Till about 1946 the British colonial rule in Sudan had divided the region into north and south Sudanese territories. By 1956, the Sudanese struggle for independence had gained momentum. After a full-fledged battle for over six years Sudan became an independent country in 1972. Liberty did not rid Sudan of its struggles, though. With the southern Sudan province and the southern Sudanese people facing discrimination and inequality, a rebellion broke out in 1983. The early agenda for the rebels was to secure equal rights and to create a unified Sudan.

As civil war took grip of the country, the people of southern Sudan moved away from their war-struck homelands and lived as refugees in the outskirts of Khartoum, the capital city.

With an end for the civil war in southern Sudan nowhere in sight, the Sudan People's Liberation Movement (SPLM) evolved its own army, the Sudan People's Liberation Army. The people lived in appalling conditions with the youth of the region joining the fight. In the wake of the 9/11 terrorist attacks, United States started to take a keen interest in finding a resolution to the conflicts that plagued the Islamic world. The US-brokered peace talks ended in a peace resolution and an agreement to conduct a referendum in 2005. After losing over 2.5 million lives in the two Sudanese Civil Wars, peace was restored. But the referendum was postponed many times leading up to outbreak of conflict in many parts.

From January 9 to 15, 2011 the long-awaited referendum was held and over 98% of the population voted in favor of the creation of a separate state. Despite the creation of the Republic of South Sudan the two countries have a number of issues to sort out. The borders are yet to be defined and the concentration of oil reserves in South Sudan remains a major issue of contention.

Abeyi and South Kordofan have remained disputed territories and conflict is rife in these areas. A large UN peacekeeping force has been deployed in the newly founded country.

Challenges Ahead

South Sudan is rich in natural resources such as oil but economically South Sudan is one of the least developed countries of the world. The country has an estimated population of eight million. But in the absence of a reliable census an accurate figure is not known.
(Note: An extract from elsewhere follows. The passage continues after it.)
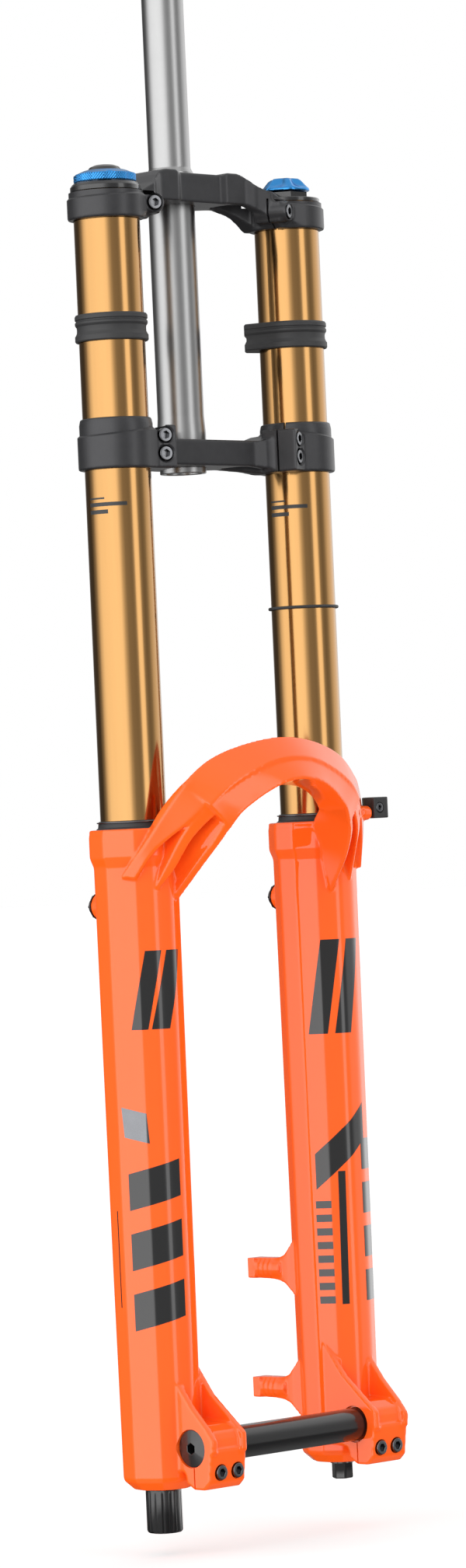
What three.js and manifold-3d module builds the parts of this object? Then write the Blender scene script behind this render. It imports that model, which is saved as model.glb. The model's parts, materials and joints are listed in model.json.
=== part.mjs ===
// Dual-crown bicycle suspension fork, 203 mm of travel, in millimetres, +Z up the steerer.
// The front of the fork faces -Y. The rider's right leg (damper) is at -X, the left leg (air spring) at +X.
// The origin is the centre of the crown-race seat on top of the lower crown.

import * as THREE from 'three';
import { mergeVertices } from 'three/addons/utils/BufferGeometryUtils.js';
import Module from 'manifold-3d';

const wasm = await Module();
wasm.setup();

// ---- driving dimensions ----------------------------------------------------------------------

const TRAVEL = 203;
const LEG_SPACING = 154;            // between the two stanchion axes
const LEG_X = LEG_SPACING / 2;
const LEG_Y = -22.6;                // stanchions sit in front of the steerer
const AXLE_Y = -56;                 // rake
const AXLE_Z = -606.5;              // axle to crown-race seat
const AXLE_R = 10;
const HUB_HALF = 55;                // 110 mm hub
const DROPOUT_OUTER = 84.7;
const GAP = 0.3;                    // clearance between separate pieces

const STANCHION_R = 20;
const STANCHION_BORE = 18.2;
const STANCHION_TOP = 149;
const STANCHION_END = -405;
const STEERER_R = 14.3;
const STEERER_BORE = 11.4;
const STEERER_TOP = 300;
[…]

Most of the households in the country have neither electricity nor a steady supply of water. With very poor healthcare and sanitation standards, South Sudan has a very high infant mortality rate (over 150 deaths in every 1000). One in every seven children born in South Sudan succumbs to death before five years of age. High poverty and poor education facilities plague the country. The economic upliftment of the country features high on the agenda of the new government.

South Sudan Quick Facts

With a total area of 400, 367 sq miles, South Sudan is ranked forty-two among the countries of the world in terms of area. The newly formed state, South Sudan shares 614 miles of international boundary with the Central African Republic, 397 miles with the Democratic Republic of the Congo, 580 miles with Ethiopia, 144 miles with Kenya, 1357 miles with Sudan, and 270 miles with Uganda.
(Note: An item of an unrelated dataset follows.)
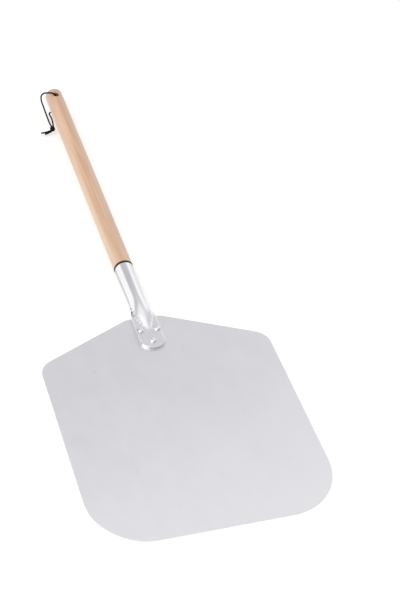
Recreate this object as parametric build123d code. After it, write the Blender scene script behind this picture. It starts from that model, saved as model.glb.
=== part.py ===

According to the census of 2008, South Sudan has a population of about 8,260,490. If the estimate is correct South Sudan is ranks ninety two among the countries of the world in terms of population. But it is estimated that the census is incorrect and that the population could be much higher. Juba is the capital city of South Sudan. Administratively the country is divided into ten states - Eastern Equatoria, Central Equatoria, Western Equatoria, Jonglei, Unity, Lakes, Northern Bahr el Ghazal, Western Bahr el Ghazal, Warrap, and Upper Nile.

The country is currently being governed by a transitional constitution. Salva Kiir Mayardit is the first president of independent South Sudan.